Corona-Langzeitfolgen
Ärzte fordern bessere Versorgung von Long-COVID-Patienten
In Deutschland leiden rund 370.000 Menschen an den Spätfolgen von COVID-19 – unter ihnen viele junge Menschen, wie Mediziner bei einer Anhörung im Gesundheitsausschuss deutlich machten.
Veröffentlicht:Berlin. Ärzte haben eine bessere Versorgung für Patienten mit Corona-Langzeitschäden gefordert. „Wenn man von 370.000 Patienten ausgeht, die unter Long-COVID leiden, ist es von essenzieller Bedeutung, diese Patienten zu erkennen und ihnen Therapieangebote zu machen“, sagte die Chefärztin der Median Klinik in Heiligendamm Dr. Jördis Frommhold bei einer Anhörung des Gesundheitsausschusses des Bundestags.
Frommhold betonte, es sei bisher unklar, wielange die Symptome von Long-COVID andauerten und „ob es überhaupt eine Restitutio ad Integrum gibt“. Auch gesundheitsökonomische und volkswirtschaftliche Auswirkungen seien nicht absehbar. Die Median Klinik hat im Dezember 2020 eine Multicenterstudie zur Wirksamkeit von Reha-Maßnahmen bei Long-COVID-Patienten aufgelegt.

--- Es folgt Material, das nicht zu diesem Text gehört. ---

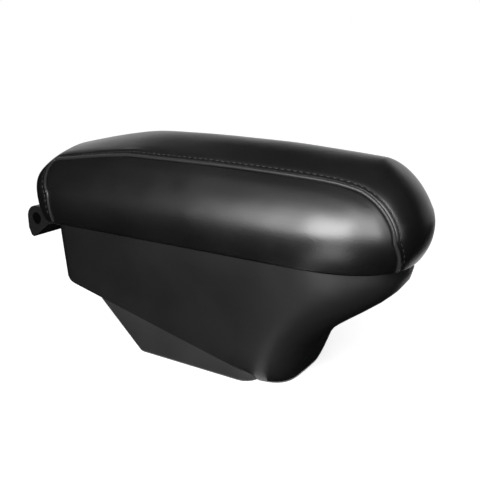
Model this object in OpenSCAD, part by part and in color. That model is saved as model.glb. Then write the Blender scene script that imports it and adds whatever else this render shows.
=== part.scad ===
// Car centre armrest: a flared storage body on a wedge foot, with a hinged, padded lid.
// +X points to the front, +Z up; the origin is on the ground under the middle of the part.

/* [Body] */
// Length of the body's rim, from the rear wall to the front tip
rim_length = 278.5; // [250:0.5:300]
// Width of the body's rim
rim_width = 103.2; // [96:0.2:112]
// Width of the body at the ground
base_width = 88; // [80:0.5:92]
// Height of the body's rim above the ground
body_height = 96.5; // [90:0.5:104]
// How far the body's front end stands behind the rim's tip at the ground
front_rake = 69; // [62:0.5:76]
// Height at which the front flare begins to sweep forwards
flare_start = 56; // [48:1:60]
// Wall of the moulded body
shell_wall = 2.8; // [2:0.1:3.4]
// Floor of the moulded body
shell_floor = 3; // [2.4:0.1:4]
// Length of the rim's rounded front end
rim_nose = 65; // [55:1:75]
// Radius of the body's rear corners
rear_corner = 14; // [10:0.5:18]
// Height of the slanted floor line at the rear wall
floor_rear_height = 49.4; // [44:0.2:54]
// Slope of the slanted floor line, in degrees
floor_slope = 12.8; // [11:0.1:13.5]

/* [Foot] */
// Front end of the foot, ahead of the middle of the part
foot_front = 62; // [54:1:66]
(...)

Anerkennung als Berufskrankheit?
Gegenstand der Ausschuss-Anhörung im Bundestag waren Anträge von Linken und FDP. Die Linksfraktion fordert in ihrem Antrag, Long-COVID als Berufskrankheit anzuerkennen. COVID-19 sei nicht nur eine akut gefährliche Krankheit, sondern führe auch häufig zu schweren Langzeitfolgen.
Die FDP-Fraktion verlangt zusätzliche Behandlungskapazitäten für die Betreuung von Patienten mit Spätfolgen einer SARS-CoV-2-Infektion. Frommhold erläuterte, problematisch seien Patienten mit schwerem Verlauf, die anschließend weiteren Rehabilitationsbedarf aufwiesen. Es habe sich gezeigt, dass in dieser Gruppe sechs Monate nach einem Krankenhausaufenthalt ohne weitere Nachsorge bei 76 Prozent der Patienten weiterhin Symptome vorlägen.
Eine andere Gruppe umfasse Patienten mit einem milden oder moderaten Akutverlauf, die nach einem bis vier Monaten Long-COVID-Symptome entwickeln – darunter vor allem das Fatigue-Syndrom. Patienten dieser Gruppe seien zwischen 20 bis 50 Jahren alt und ohne Vorerkrankungen. Die Ursache für die Beschwerden sei unklar, möglich sei eine Autoimmunreaktion, so Frommhold.
10.000 junge Menschen betroffen
Nach Angaben des Universitätsklinikums Jena sind auch Kinder von Long-COVID betroffen. Bei rund 550.000 Infizierten in der Gruppe der Kinder und Jugendlichen bis 19 Jahre müsse selbst unter der Annahme einer geringen Prävalenz mit mehr als 10.000 Betroffenen gerechnet werden, schreibt der leitende Oberarzt der Klinik für Kinder- und Jugendmedizin, Dr. Daniel Vilser, in der Stellungnahme für den Ausschuss.
Da die Primärinfektion bei Kindern oft mild verlaufe und Symptome falsch eingeschätzt würden, sei das Long-COVID-Syndrom in der Altersgruppe vermutlich stark unterdiagnostiziert. Die Versorgungslage für Long-COVID-erkrankte Kinder beschrieb Vilser als „mangelhaft“. Suchten Eltern nach Ansprechpartnern, fänden sie mit Jena und München nur zwei Anlaufstellen in Deutschland.
Die Deutsche Krankenhausgesellschaft (DKG) sprach sich für die Behandlung schwerer Long-COVID-Fälle in Kliniken aus. Es fehlten flächendeckend verfügbare Einrichtungen, in denen Betroffene umfassend behandelt werden könnten.
Viele Fragen unbeantwortet
Die Arbeitsgemeinschaft der Wissenschaftlichen Medizinischen Fachgesellschaften, erklärte, viele Fragen im Zusammenhang mit Long-COVID seien bislang unbeantwortet. Das betreffe die Versorgungsforschung und die Forschung zu medikamentösen und nicht-medikamentösen Therapien.
Bundesforschungsministerin Anja Karliczek (CDU) hatte jüngst angekündigt, ihr Haus wolle die Forschung zu Long-COVID mit zunächst fünf Millionen Euro unterstützen. Das solle aber nur ein erster Schritt sein.